Once the vessel has transited to the offloading point, it can
connect to a buoyed riser from the pipeline of the receiving
(market) end through the turret connection and begin to offload its
cargo. Since it is assumed that the receiving facilities (buoyed
riser and pipeline) will not generally be designed to
receive/contain gas at the same temperature and pressure as it is
stored on ship, the vessel may be equipped with heat exchangers and
pressure-reducing expansion valves in order to maintain discharge
pressure and temperature within acceptable limits. Onboard pumps
may be provided to drive the chilled displacement liquid into the
storage tiers sequentially in order to push the stored gas out and
into delivery/receipt facilities at the market end of the transport
system.
Thus, a CNGC vessel can operate simply between sets of offshore
loading buoys at the supply and market ends of the gas transport
chain, avoiding the time and costs associated with entry to inshore
port facilities. A preferred CNGC vessel may include, in addition
to standard ship systems, a turret connection facility or link to a
flowline riser on supplying or receiving pipelines, a means to
increase compression of the gas if required, a means to chill the
gas, such as expansion valves or refrigeration and heat exchanger
units, insulated pipe storage tiers and manifolds, a means for
chilling and storing adequate quantities of displacement liquid at
the desired operating temperature, pumps and piping systems for
moving the liquid into the gas storage tiers, between tiers, and
back to the insulated liquid storage tank(s), heat exchangers to
warm up the gas combined with expansion valves to control the
temperature and pressure of gas being delivered into the market end
receipt facilities, nitrogen production, storing, chilling, and
distribution systems to provide inert, chilled nitrogen
environments around the tank tiers and wherever else needed onboard
(possibly into the gas storage tanks in support of various internal
gas inerting needs), and various forms of instrumentation for
monitoring operations and integrity of the CNGC vessel and its
cargo systems.
In special cases the "self-contained" CNGC vessel described above
can be used to produce gas directly from subsea wells (or from
wells located near shore, possibly in marshlands). Many gas
reservoirs in the world contain highly pressurized "biogenic" gas
that is very dry. These reservoirs contain gas at high pressure
with characteristics suitable for production through subsea
equipment, flowline(s) and a riser up onto the ship where it can be
conditioned for injection into storage. The highly pressurized
potential energy of the gas can be used to expand the gas through
all the equipment connecting between the wells and the gas storage
containers onboard the ship. The reservoir pressure is generally
adequate to allow controlled expansion through an typical expansion
valve such that Joules-Thompson effect will cause the gas
temperature to drop to a value matching the pressure-temperature
conditions appropriate for storage. A preferred CNGC vessel may
also carry compressors and other equipment to draw gas directly
from a reservoir.
Cost Per Distance of Travel
FIG. 33 shows the dollar break-even cost per million BTU's of
natural gas with a specific gravity of 0.7 versus the distance that
the gas is being shipped for LNG 400, CNG 410, CNG 30 and pipeline
430. The LNG and pipeline data are taken from the Oil & Gas
Journal dated May 15, 2000. LNG has a high initial cost because of
the equipment that has to be built to handle LNG. The compressed
natural gas has the distinct advantage of much lower starting costs
as compared to that of LNG. All the present invention requires is
some standard compressors and chillers to load and off load the
compressed natural gas. Line 430 represents the use of a pipeline.

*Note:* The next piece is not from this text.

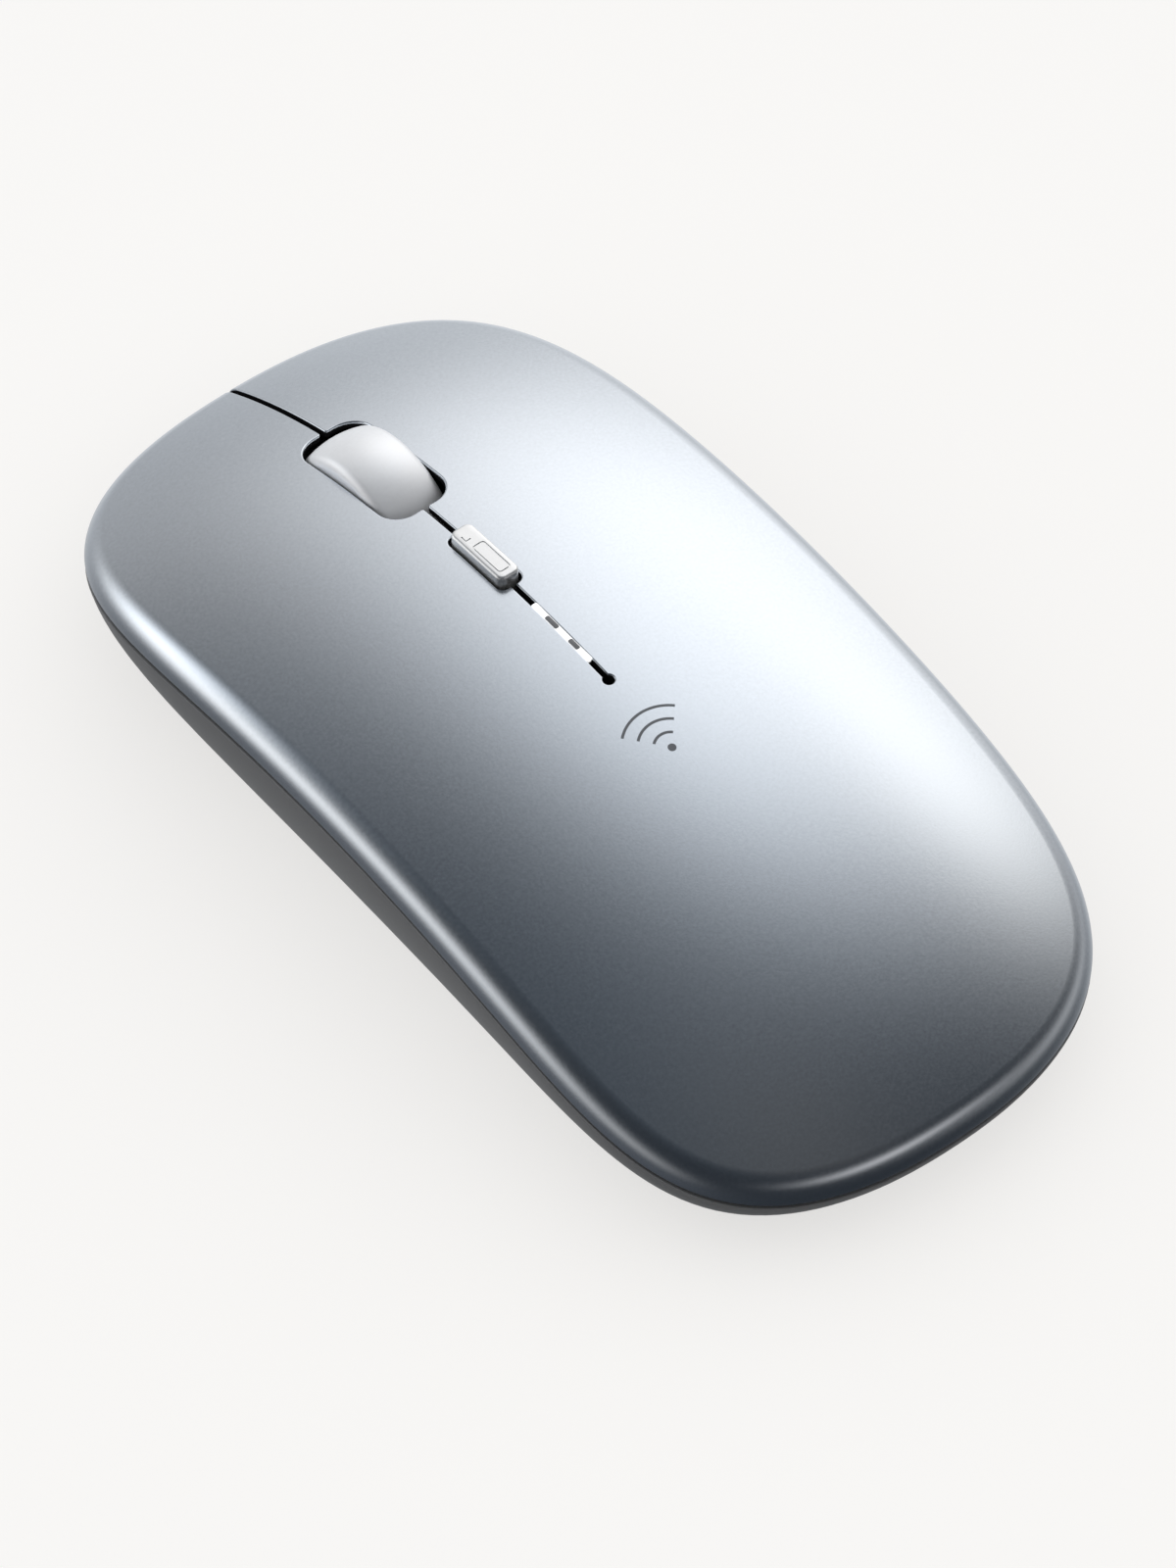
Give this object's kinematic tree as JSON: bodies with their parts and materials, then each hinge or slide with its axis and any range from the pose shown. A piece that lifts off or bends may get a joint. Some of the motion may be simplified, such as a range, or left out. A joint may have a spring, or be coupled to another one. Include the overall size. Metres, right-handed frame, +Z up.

Line 410 is the present invention for natural gas having a specific
gravity of 0.7. FIG. 34 shows a similar graph for natural gas
having a specific gravity of 0.6. The graph for gas having specific
gravity of 0.7 is very economical because the compressibility
factor is so low at 0.4. At 0.6, the natural gas is almost pure
methane but still is competitive up to a travel distance of 6,500
kilometers. Pipeline is competitive up to a distance of about 500
kilometers. Thus, the present invention is competitive from about
300 miles to 4,000 miles transportation. The cost graphs include
every cost associated with the transportation of the gas including
amortization, insurance, interest, operating costs, etc. The slope
of the lines on the graph shows the difference in transportation
costs. The graphs also include the cost of the marine vessel. These
graphs are at break even and do not represent taxes or profits.
One of the possible locations for the use of the present invention
is Venezuela. Thus, looking at the 0.7 specific gravity chart on
cost versus distance, one can determine the cost from Venezuela to
any port in the Caribbean. The invention is economical from
anywhere in Venezuela to as far as the southeastern part of the
United States. To use the graphs, enter the distance, move
vertically to the CNG line and read across to determine the cost.
Thus for Charleston, S.C., a distance of 1900 miles from eastern
Venezuela, the breakeven cost is $0.60/mcf. This is based on a
delivery rate of 0.5 BCF/day. Economies of scale may apply.
Alternative Uses
While it is preferred that the storage system of the present
invention be used at or near its optimum operating conditions, it
is considered that it may become feasible to utilize the system at
conditions other than the optimum conditions for which the system
was designed. It is foreseeable that, as the supplies of remotely
located gas develop and change, it may become economically feasible
to employ storage systems designed in accordance with the present
invention at conditions separate from those for which they were
originally designed. This may include transporting a gas of
different composition outside of the range of optimum efficiency or
storing the gas at a lower pressure and/or temperature than
originally intended.
The pipe based storage system of the present invention can also be
used in the transport of liquids. The advantage to the present
invention relates to the design factor for the pipe as compared to
a tank. If the pipe only needs to be built twice as strong as is
required (i.e. a design factor of 0.5), and the design factor for
the tank is 0.25, then the tank will be four times stronger than is
required. For example, liquid propane has a particular vapor
pressure and the storage pipe can be designed for a pressure twice
as great as the vapor pressure of the liquid propane. This means
that the storage of liquid propane in a pipe would be cheaper than
in a tank. It would also be cheaper to use pipes for liquid propane
if the propane was going to be transported on a marine vessel. The
liquid propane would be transported in the pipe at ambient
temperature.
While a preferred embodiment of the invention has been shown and
described, modifications thereof can be made by one skilled in the
art without departing from the spirit of the invention.